While India is estimated to produce around 3-4 lakh software engineers every year, it produces 25,000-30,000 aeronautical engineers, which is minuscule. The scope and space for expanding aeronautical education and industry is massive, going simply by the low number of engineers produced each year.
Published Jun 15, 2025 | 12:00 PM ⚊ Updated Jun 15, 2025 | 12:00 PM
the aviation sector in India is poised to become the world's third-largest.
Synopsis: Bengaluru sees 33,000 software graduates every year, and only around 2500 aeronautical graduates. India sees 4 lakh software graduates every year, and only around 25000-30,000 aeronautical graduates. After every crash, we look up to the US Federal Aviation Administration. India’s civil aviation market is huge. Why can’t the country have expertise and produce more aeronautical engineers? The government and industry need to radically galvanise aeronautical engineering now.
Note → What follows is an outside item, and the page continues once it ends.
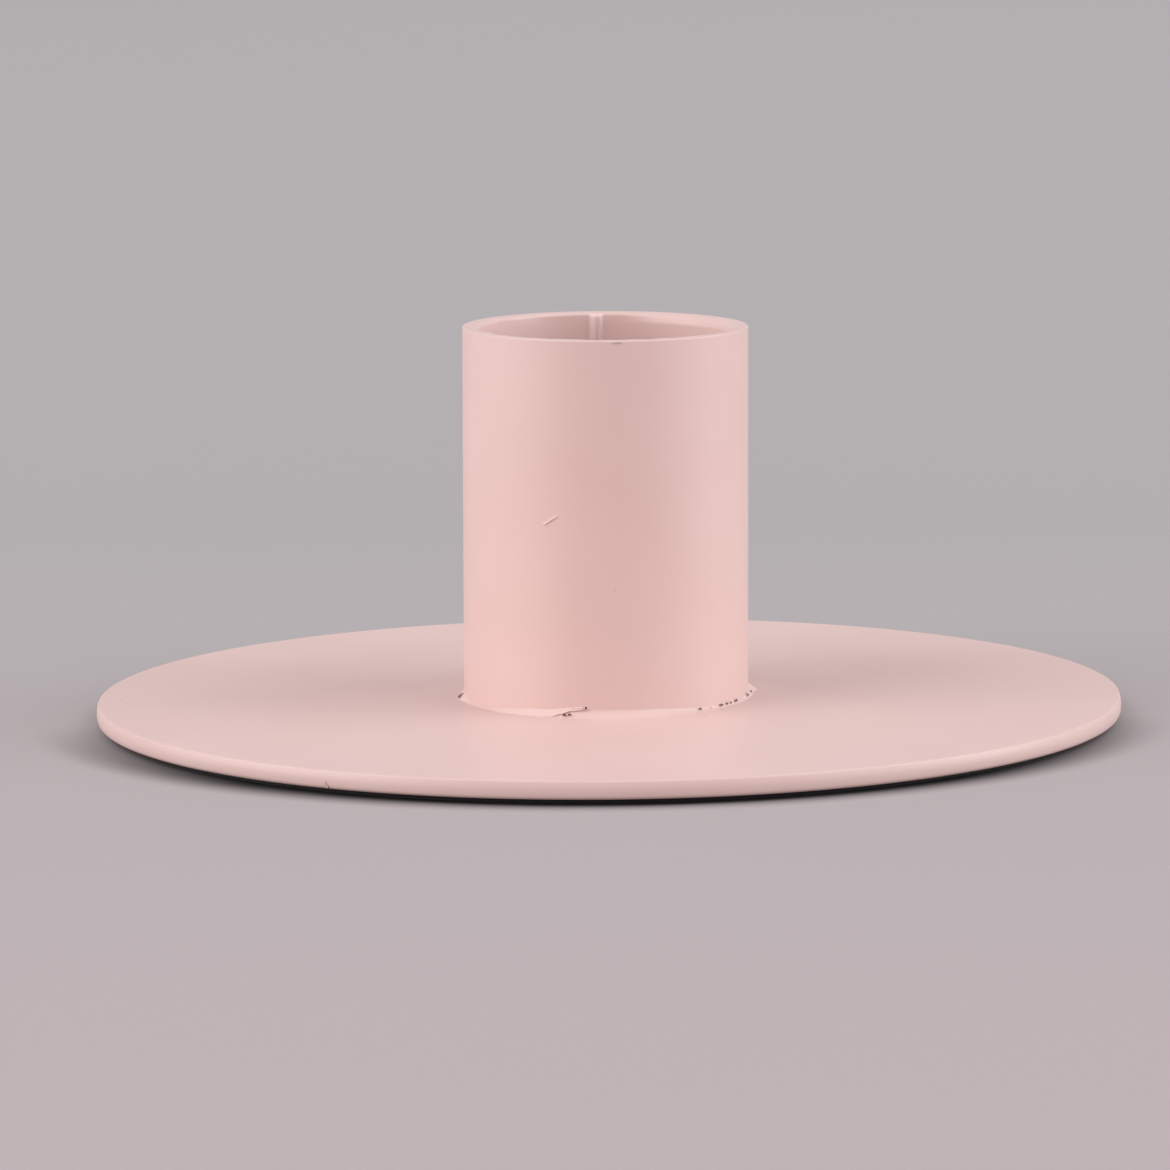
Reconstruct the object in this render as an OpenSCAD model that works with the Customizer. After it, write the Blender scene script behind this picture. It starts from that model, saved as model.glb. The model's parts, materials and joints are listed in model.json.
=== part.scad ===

The plane crash at Ahmedabad on Thursday, 12 June, is a clear reflection and confirmation of a structural flaw, error, and lack of clarity in India’s engineering vision, policy, education, and capability. Engineering is one-sided and getting homogenised, which threatens Indian engineering capability, careers of students, and cultivation of self-reliance and indigenous prowess.
There is an immediate need to overhaul and diversify India’s engineering ecosystem to enable multiple and versatile capabilities and avenues, whether for careers or the development of industry and infrastructure, or to boost India’s confidence. In simple terms, we need to pivotally and extensively emphasise education and skill training beyond software alone – aeronautics, electronics, mechanical, electrical, and civil – as a national mission and policy, now.
Software is integral to all these disciplines, but these disciplines have skills, elements, and domains that are distinct and lie outside. And in the context of the air crash, aeronautical engineering skills and capabilities are vital.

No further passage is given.